Erwan Seznec
Hausse toujours, tu m'intéresses...
Les mutuelles que nous avions interrogées en 2009 sur les hausses répétées de leurs tarifs laissaient entendre qu'un cycle s'achevait et que la stabilisation était proche. L'analyse n'a pas pris une ride : en 2010, les tarifs grimpent encore, et la stabilisation est toujours pour demain.
C’est désormais une certitude, les tarifs des mutuelles santé augmenteront encore en 2010. Le président de la Mutualité française, Jean-Pierre Davant, a annoncé une hausse moyenne des cotisations de l’ordre de 5 %, cette moyenne pouvant cacher des progressions nettement plus importantes pour certains contrats.

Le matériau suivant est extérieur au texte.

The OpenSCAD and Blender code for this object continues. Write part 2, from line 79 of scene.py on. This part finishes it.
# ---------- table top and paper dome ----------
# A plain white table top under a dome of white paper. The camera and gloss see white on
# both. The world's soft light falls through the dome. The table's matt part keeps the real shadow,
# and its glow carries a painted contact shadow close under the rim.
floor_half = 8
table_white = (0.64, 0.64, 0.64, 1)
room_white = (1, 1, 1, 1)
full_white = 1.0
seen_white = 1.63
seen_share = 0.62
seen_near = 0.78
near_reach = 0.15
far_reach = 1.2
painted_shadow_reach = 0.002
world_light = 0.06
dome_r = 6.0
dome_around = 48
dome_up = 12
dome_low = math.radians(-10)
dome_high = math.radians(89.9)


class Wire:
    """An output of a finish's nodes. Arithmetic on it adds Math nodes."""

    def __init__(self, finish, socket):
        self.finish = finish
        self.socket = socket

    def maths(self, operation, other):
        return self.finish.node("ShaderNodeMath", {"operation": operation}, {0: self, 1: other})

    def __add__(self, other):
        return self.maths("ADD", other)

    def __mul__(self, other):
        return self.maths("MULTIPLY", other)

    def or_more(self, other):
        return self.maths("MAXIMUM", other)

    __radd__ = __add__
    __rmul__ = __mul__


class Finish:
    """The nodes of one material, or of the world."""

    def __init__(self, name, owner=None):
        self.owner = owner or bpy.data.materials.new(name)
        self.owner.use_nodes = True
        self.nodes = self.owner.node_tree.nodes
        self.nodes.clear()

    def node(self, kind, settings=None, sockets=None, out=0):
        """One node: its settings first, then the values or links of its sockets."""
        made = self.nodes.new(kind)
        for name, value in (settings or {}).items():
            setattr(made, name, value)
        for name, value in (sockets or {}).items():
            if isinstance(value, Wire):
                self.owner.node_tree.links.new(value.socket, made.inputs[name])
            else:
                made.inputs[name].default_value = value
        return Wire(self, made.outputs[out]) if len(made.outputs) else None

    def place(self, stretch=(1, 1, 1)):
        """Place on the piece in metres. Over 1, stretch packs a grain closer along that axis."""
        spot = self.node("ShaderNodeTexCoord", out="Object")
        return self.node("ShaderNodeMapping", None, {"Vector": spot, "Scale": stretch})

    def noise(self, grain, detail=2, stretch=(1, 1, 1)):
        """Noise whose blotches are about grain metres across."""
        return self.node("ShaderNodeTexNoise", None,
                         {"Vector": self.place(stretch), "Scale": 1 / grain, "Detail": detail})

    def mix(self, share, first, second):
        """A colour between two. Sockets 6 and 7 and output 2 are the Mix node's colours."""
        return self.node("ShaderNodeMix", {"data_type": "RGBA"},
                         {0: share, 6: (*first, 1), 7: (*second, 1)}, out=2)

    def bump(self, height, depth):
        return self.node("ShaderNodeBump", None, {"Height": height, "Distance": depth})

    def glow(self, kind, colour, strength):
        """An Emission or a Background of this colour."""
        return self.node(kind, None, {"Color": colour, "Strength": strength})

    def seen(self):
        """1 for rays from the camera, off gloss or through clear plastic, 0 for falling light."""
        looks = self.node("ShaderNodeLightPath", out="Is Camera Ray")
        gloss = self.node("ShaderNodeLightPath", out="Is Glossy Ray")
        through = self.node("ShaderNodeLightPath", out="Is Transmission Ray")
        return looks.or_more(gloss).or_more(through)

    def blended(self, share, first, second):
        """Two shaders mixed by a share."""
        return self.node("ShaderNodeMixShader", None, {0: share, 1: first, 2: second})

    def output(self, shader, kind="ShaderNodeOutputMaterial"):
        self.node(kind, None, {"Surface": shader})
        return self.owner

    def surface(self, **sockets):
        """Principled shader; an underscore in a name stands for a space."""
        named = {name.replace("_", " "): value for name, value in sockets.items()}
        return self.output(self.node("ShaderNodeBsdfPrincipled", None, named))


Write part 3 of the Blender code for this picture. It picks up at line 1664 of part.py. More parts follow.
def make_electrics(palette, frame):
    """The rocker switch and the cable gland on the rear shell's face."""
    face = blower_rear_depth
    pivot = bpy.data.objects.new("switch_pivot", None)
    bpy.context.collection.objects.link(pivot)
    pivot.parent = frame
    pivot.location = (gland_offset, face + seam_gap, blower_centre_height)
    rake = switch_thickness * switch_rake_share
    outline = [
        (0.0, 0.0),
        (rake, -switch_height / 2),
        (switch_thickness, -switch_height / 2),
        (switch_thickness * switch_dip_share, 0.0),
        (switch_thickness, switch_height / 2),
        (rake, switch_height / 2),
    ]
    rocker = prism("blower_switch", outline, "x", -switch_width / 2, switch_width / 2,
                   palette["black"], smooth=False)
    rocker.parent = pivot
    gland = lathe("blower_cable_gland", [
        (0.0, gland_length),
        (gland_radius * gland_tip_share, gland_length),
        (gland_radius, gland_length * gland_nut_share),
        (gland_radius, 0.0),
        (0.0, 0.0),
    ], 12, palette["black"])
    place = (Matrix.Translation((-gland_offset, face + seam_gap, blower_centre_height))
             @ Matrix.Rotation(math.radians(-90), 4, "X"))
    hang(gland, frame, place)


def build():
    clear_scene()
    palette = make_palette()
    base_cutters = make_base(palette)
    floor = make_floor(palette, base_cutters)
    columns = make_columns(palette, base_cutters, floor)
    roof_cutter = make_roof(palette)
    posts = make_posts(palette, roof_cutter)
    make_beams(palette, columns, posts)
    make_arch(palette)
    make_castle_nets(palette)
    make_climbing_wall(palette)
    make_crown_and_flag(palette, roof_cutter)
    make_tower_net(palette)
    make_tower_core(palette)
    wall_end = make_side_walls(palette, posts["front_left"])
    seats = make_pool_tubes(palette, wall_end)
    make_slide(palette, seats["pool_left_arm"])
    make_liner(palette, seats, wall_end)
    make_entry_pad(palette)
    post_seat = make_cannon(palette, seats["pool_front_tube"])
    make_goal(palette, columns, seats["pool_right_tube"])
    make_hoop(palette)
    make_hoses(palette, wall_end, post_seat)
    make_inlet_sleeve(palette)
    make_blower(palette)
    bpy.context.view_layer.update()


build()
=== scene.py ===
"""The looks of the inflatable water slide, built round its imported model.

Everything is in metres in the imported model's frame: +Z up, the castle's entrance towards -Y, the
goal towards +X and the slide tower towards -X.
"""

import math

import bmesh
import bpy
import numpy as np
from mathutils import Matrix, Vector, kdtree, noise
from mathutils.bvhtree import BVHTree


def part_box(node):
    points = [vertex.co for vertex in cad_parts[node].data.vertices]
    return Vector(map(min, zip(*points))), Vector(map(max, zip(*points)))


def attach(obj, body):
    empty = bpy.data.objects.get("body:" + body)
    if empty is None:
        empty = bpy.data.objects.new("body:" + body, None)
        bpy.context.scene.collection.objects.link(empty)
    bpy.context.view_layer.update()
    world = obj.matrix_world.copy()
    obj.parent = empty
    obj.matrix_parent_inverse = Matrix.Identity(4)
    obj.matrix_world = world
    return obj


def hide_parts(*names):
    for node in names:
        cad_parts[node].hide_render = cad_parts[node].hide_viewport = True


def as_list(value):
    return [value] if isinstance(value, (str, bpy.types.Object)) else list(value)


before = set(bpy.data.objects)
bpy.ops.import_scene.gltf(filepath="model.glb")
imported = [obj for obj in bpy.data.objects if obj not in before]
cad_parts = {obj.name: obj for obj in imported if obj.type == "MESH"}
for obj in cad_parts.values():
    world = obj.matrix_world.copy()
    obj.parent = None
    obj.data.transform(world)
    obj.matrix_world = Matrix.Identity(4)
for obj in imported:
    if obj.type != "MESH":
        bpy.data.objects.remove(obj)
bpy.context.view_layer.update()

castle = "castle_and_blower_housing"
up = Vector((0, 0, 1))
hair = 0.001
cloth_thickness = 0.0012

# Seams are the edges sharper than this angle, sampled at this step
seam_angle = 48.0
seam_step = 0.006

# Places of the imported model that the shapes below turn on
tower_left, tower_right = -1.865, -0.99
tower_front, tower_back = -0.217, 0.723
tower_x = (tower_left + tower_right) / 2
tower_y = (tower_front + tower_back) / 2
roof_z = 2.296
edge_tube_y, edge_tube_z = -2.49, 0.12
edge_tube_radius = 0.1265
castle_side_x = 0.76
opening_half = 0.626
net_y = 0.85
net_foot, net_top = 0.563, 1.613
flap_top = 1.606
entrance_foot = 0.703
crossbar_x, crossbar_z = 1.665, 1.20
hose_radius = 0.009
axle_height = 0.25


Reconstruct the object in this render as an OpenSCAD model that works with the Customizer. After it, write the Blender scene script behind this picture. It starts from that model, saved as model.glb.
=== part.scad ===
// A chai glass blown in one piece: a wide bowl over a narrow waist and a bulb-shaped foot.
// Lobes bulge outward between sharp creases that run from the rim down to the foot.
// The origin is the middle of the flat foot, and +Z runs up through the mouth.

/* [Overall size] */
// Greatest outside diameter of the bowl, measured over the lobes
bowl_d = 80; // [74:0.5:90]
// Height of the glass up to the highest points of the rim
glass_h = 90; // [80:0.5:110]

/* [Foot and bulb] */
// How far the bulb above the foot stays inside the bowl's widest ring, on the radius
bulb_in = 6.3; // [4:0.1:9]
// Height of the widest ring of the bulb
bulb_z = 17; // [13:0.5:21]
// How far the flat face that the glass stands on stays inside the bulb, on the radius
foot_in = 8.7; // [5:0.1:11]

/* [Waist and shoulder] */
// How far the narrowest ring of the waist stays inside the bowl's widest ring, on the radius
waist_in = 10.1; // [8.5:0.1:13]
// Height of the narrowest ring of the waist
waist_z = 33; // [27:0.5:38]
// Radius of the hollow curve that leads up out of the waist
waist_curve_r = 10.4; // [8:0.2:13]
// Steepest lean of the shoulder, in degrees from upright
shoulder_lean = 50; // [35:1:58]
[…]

Les acteurs de la profession sont rarement à court d’arguments pour justifier l’envolée de leurs tarifs. La population vieillit, l’assurance maladie se désengage, se soigner coûte de plus en plus cher, l’État les taxe pour financer la couverture maladie universelle, etc. Tout cela est juste, mais insuffisant. Une donnée en particulier reste inexplicable. Entre 2002 et 2006, les cotisations des mutuelles ont progressé beaucoup plus vite (+36 %) que leurs prestations (+22 %). Un écart de quelques milliards d’euros s’est creusé entre les sommes que les mutuelles encaissent et les remboursements qu’elles opèrent.
Interrogés l’an dernier sur ce point, les acteurs de la profession nous avaient expliqué que leur métier obéit à un cycle long (lire notre enquête). Ils seraient régulièrement amenés à reconstituer leurs réserves, après avoir remboursé davantage qu’ils n’ont perçu pendant quelques années. 2001-2005, par exemple, était une période de déficit, « nécessairement » suivie d’une période d’alourdissement des cotisations, indispensable à l’équilibre du système. Plusieurs de nos interlocuteurs laissaient entendre il y a 12 mois que la phase de hausse de leurs tarifs s’achèverait en 2010, sans l’affirmer catégoriquement. Sage précaution, puisqu’ils grimpent de plus belle.
Gestion remise en question
Libre aux mutuelles de fixer leur prix, elles font partie du secteur privé. Mais libre aux consommateurs, après cette énième hausse, de se poser des questions sur leur gestion. Engagées dans un vaste mouvement de rachats et de concentration, certaines mutuelles ont dépensé sans compter ces dernières années pour gagner des parts de marché. La mutuelle étudiants Vittavi se retrouve ainsi en cessation de paiements depuis fin 2009, suite à un développement mal maîtrisé. D’autres ont peut-être pris des risques inconsidérés avec leurs placements, dans l’espoir d’accroître leur trésor de guerre. La caisse autonome de retraite des anciens combattants (Carac, adhérente de la Mutualité), par exemple, est partie civile dans l’affaire Madoff…
À rebours de la tendance générale, le régime local d’assurance maladie d’Alsace-Moselle a décidé, quant à lui, de ne pas augmenter ses cotisations en 2010. Héritage de la période allemande, ce régime est une sorte de complémentaire santé obligatoire à l’échelle de trois départements. Son taux de cotisation a baissé de 1,70 % à 1,60 % début 2008, et il est inchangé depuis (1). Ce régime est dans une situation financière saine. Soucieux d’assumer son rôle d’amortisseur social, il a décidé de puiser dans ses réserves en 2010 pour compenser la baisse des recettes consécutive à la crise économique. Un exemple intéressant, que l’immense majorité des mutuelles de France s’est empressée de ne pas suivre.
(1) 1,60 % de la part salariale des actifs des trois départements.